Material supplied:
□ □ □ □ □ □ □

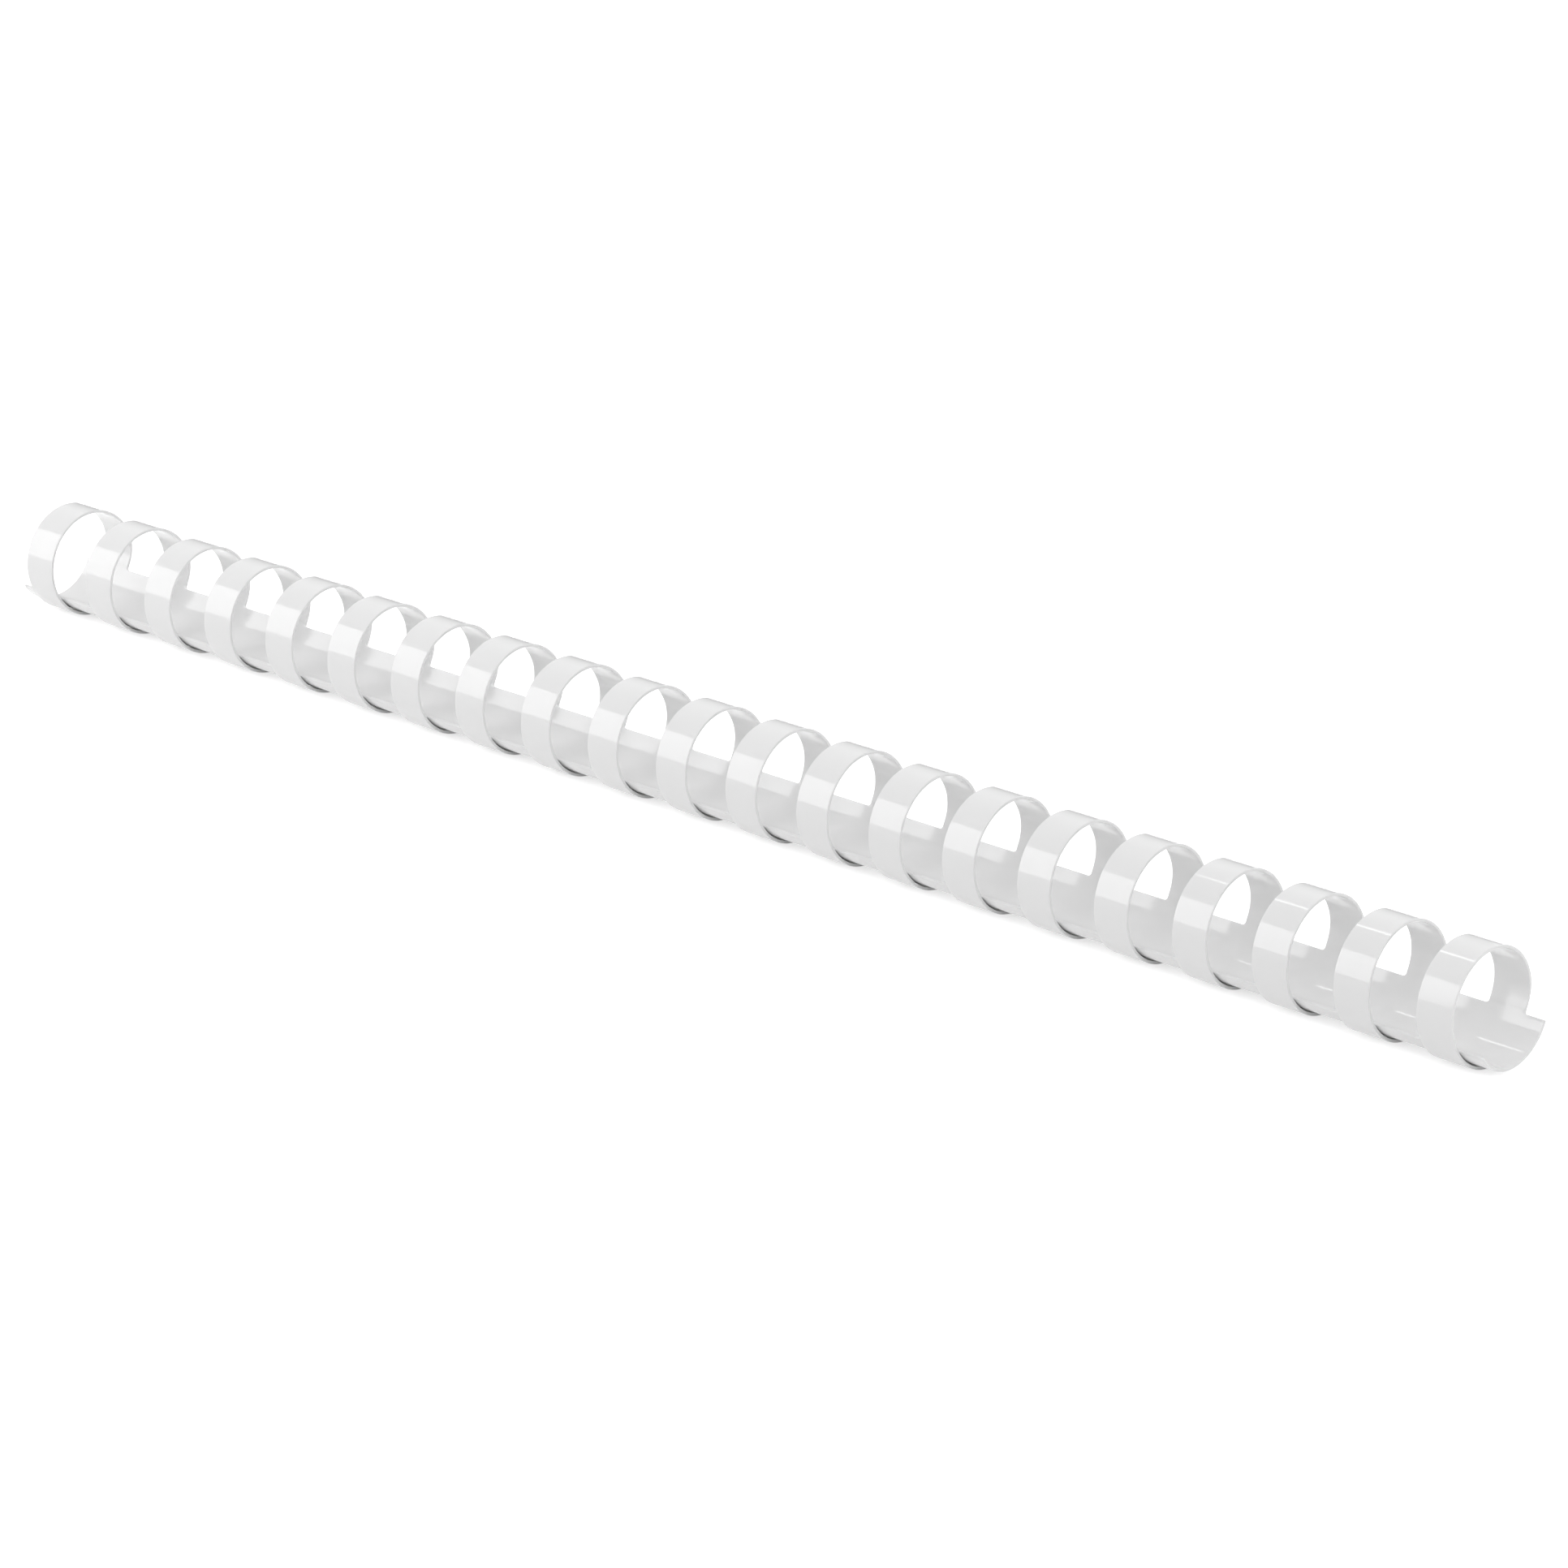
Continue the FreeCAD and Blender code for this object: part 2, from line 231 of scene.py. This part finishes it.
# %% From blank to piece
def curled_piece(name, bm):
    """Curl a finished blank and make it an object of that name."""
    bmesh.ops.remove_doubles(bm, verts=bm.verts, dist=SAME_POINT)
    flat_layer = bm.verts.layers.float_vector.new("flat")
    for vertex in bm.verts:
        flat = vertex.co.copy()
        vertex[flat_layer] = flat
        bent = curl(flat.y, SHEET - flat.z)
        vertex.co = Vector((flat.x, bent.y, bent.z))
    bmesh.ops.recalc_face_normals(bm, faces=bm.faces)
    for face in bm.faces:
        face.smooth = True
    mesh = bpy.data.meshes.new(name)
    bm.to_mesh(mesh)
    bm.free()
    mesh.set_sharp_from_angle(angle=SHARP)
    piece = bpy.data.objects.new(name, mesh)
    bpy.context.scene.collection.objects.link(piece)
    shading = piece.modifiers.new("even_shading", "WEIGHTED_NORMAL")
    shading.keep_sharp = True
    return piece


# %% [markdown]
# ## The spine
# The spine's blank is one long box. Cuts on both sides of every finger leave a small face
# at each root, and extruding those faces gives the short roots that the fingers grow from.
# Bevelling the corner between root and edge is what rounds the notches, as the die does to
# stop a tear there.

# %% The spine's blank
def finger_span(number):
    """Where a finger starts and ends along the comb."""
    low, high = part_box(f"ring_{number:02d}_tip")
    return low.x, high.x


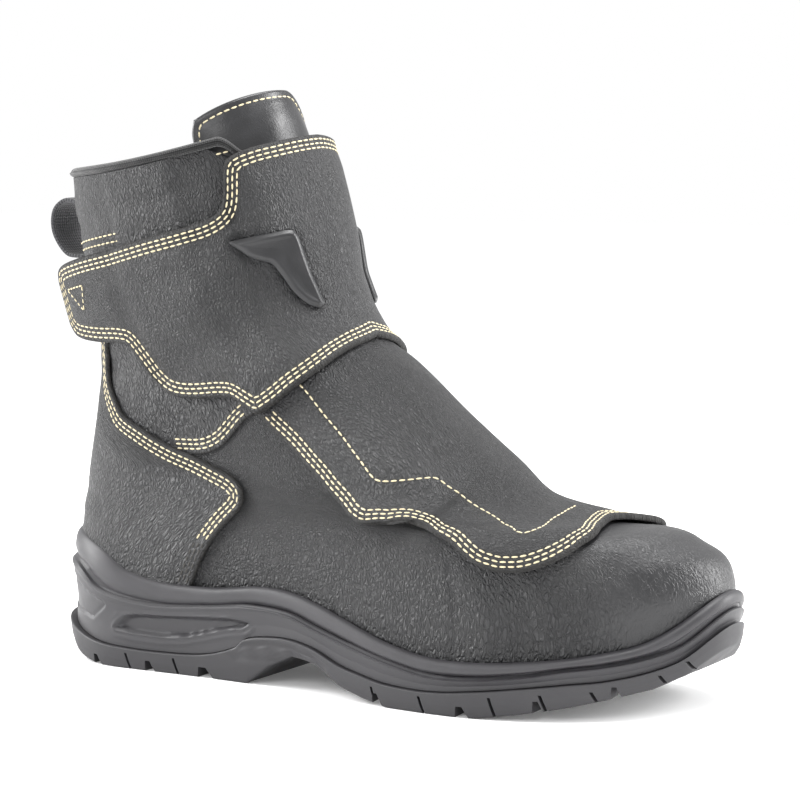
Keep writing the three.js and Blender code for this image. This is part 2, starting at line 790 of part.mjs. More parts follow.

□ □ □ □ □ □ □

Directions:
Print again each line of the listing above, exactly as it appears.

The output:
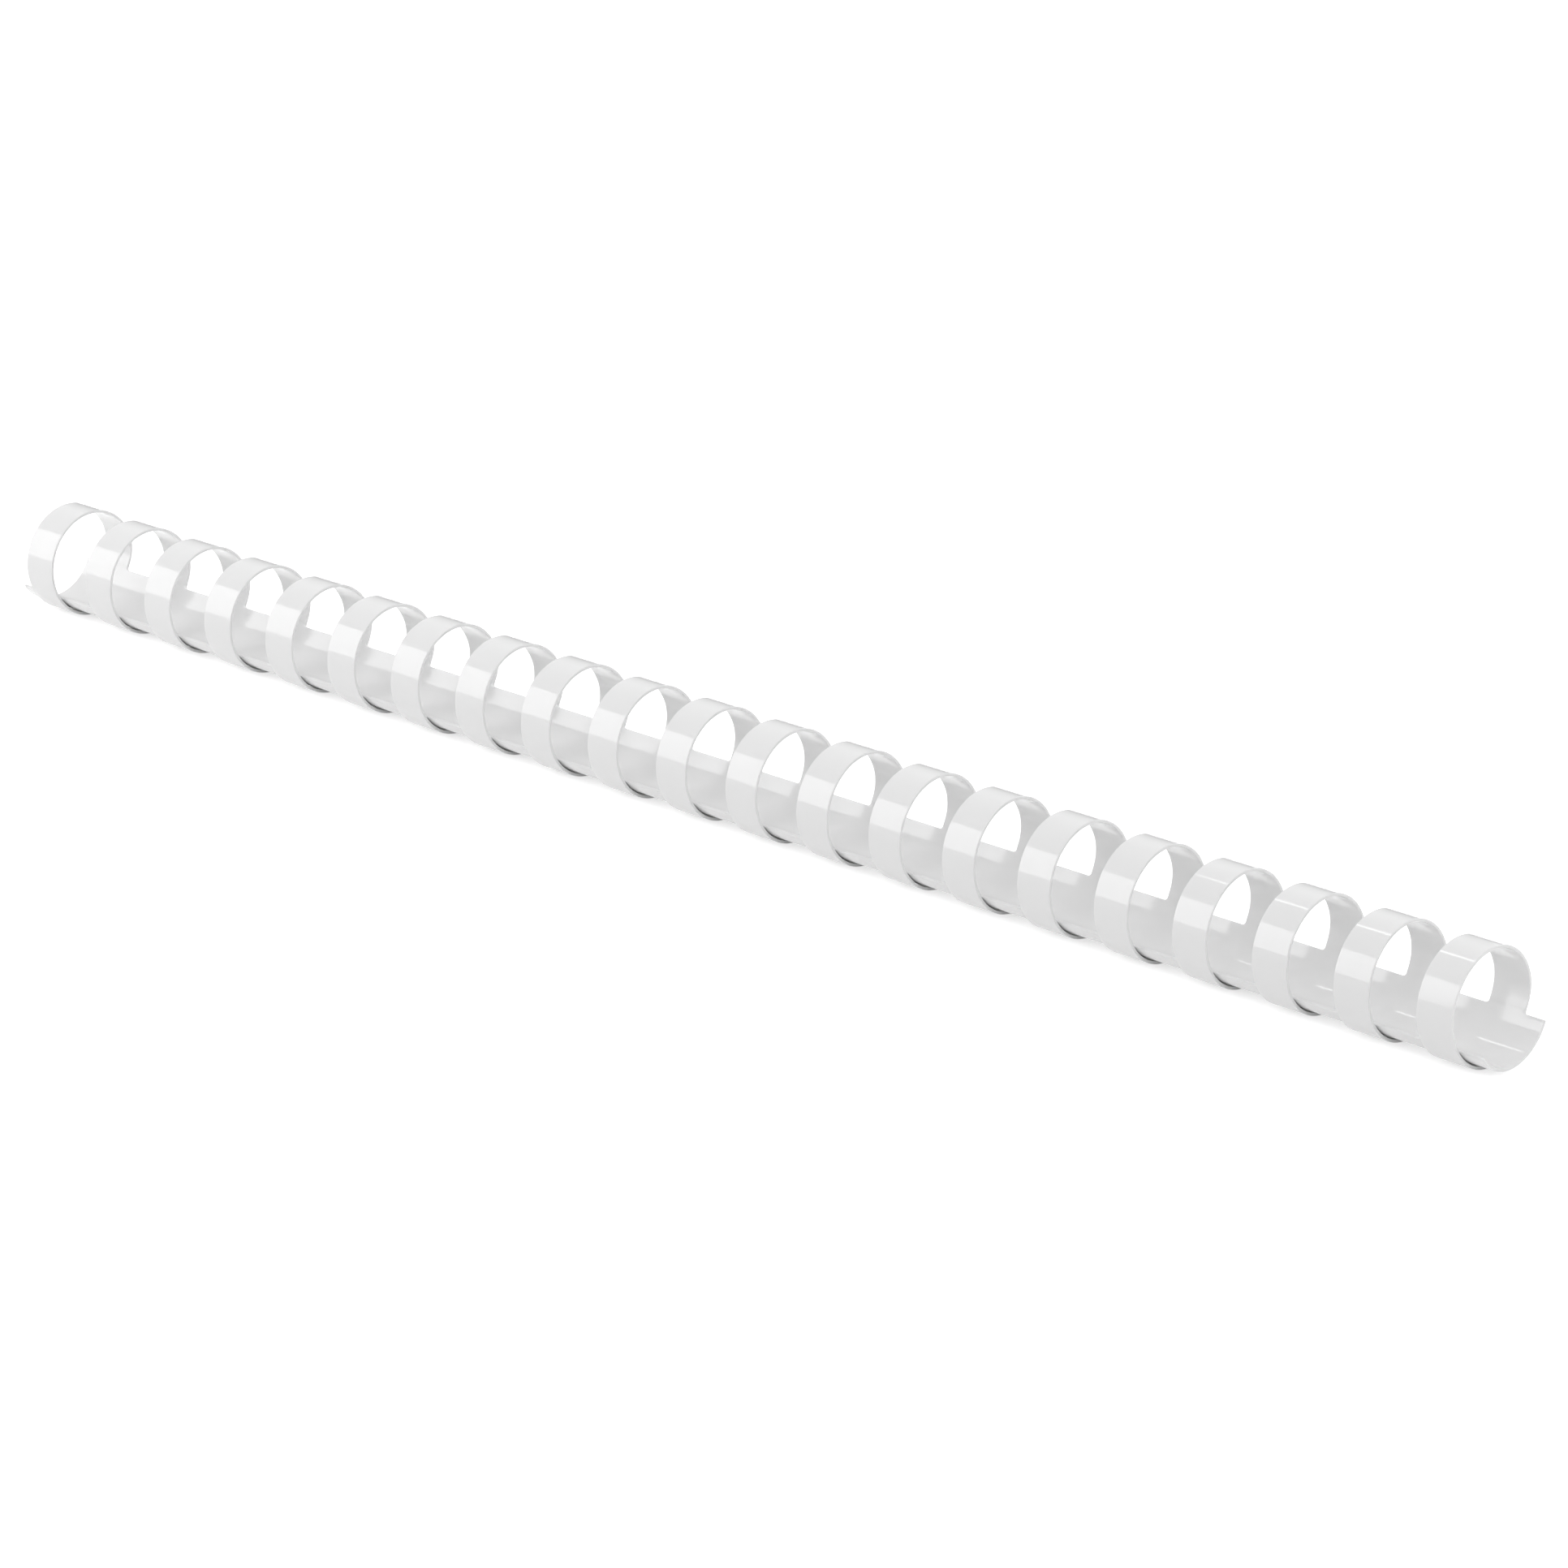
Continue the FreeCAD and Blender code for this object: part 2, from line 231 of scene.py. This part finishes it.
# %% From blank to piece
def curled_piece(name, bm):
    """Curl a finished blank and make it an object of that name."""
    bmesh.ops.remove_doubles(bm, verts=bm.verts, dist=SAME_POINT)
    flat_layer = bm.verts.layers.float_vector.new("flat")
    for vertex in bm.verts:
        flat = vertex.co.copy()
        vertex[flat_layer] = flat
        bent = curl(flat.y, SHEET - flat.z)
        vertex.co = Vector((flat.x, bent.y, bent.z))
    bmesh.ops.recalc_face_normals(bm, faces=bm.faces)
    for face in bm.faces:
        face.smooth = True
    mesh = bpy.data.meshes.new(name)
    bm.to_mesh(mesh)
    bm.free()
    mesh.set_sharp_from_angle(angle=SHARP)
    piece = bpy.data.objects.new(name, mesh)
    bpy.context.scene.collection.objects.link(piece)
    shading = piece.modifiers.new("even_shading", "WEIGHTED_NORMAL")
    shading.keep_sharp = True
    return piece


# %% [markdown]
# ## The spine
# The spine's blank is one long box. Cuts on both sides of every finger leave a small face
# at each root, and extruding those faces gives the short roots that the fingers grow from.
# Bevelling the corner between root and edge is what rounds the notches, as the die does to
# stop a tear there.

# %% The spine's blank
def finger_span(number):
    """Where a finger starts and ends along the comb."""
    low, high = part_box(f"ring_{number:02d}_tip")
    return low.x, high.x


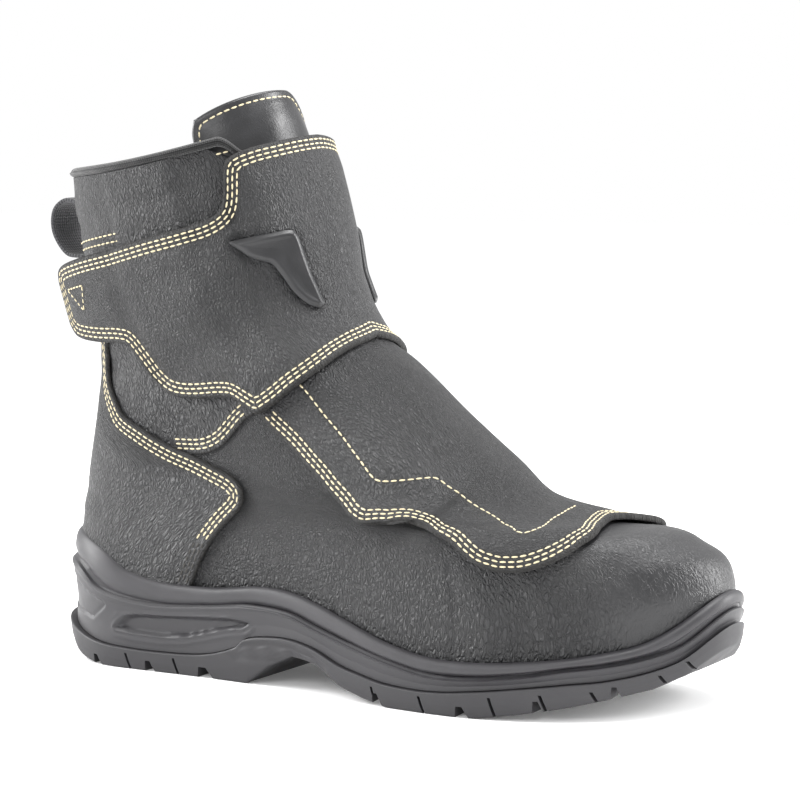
Keep writing the three.js and Blender code for this image. This is part 2, starting at line 790 of part.mjs. More parts follow.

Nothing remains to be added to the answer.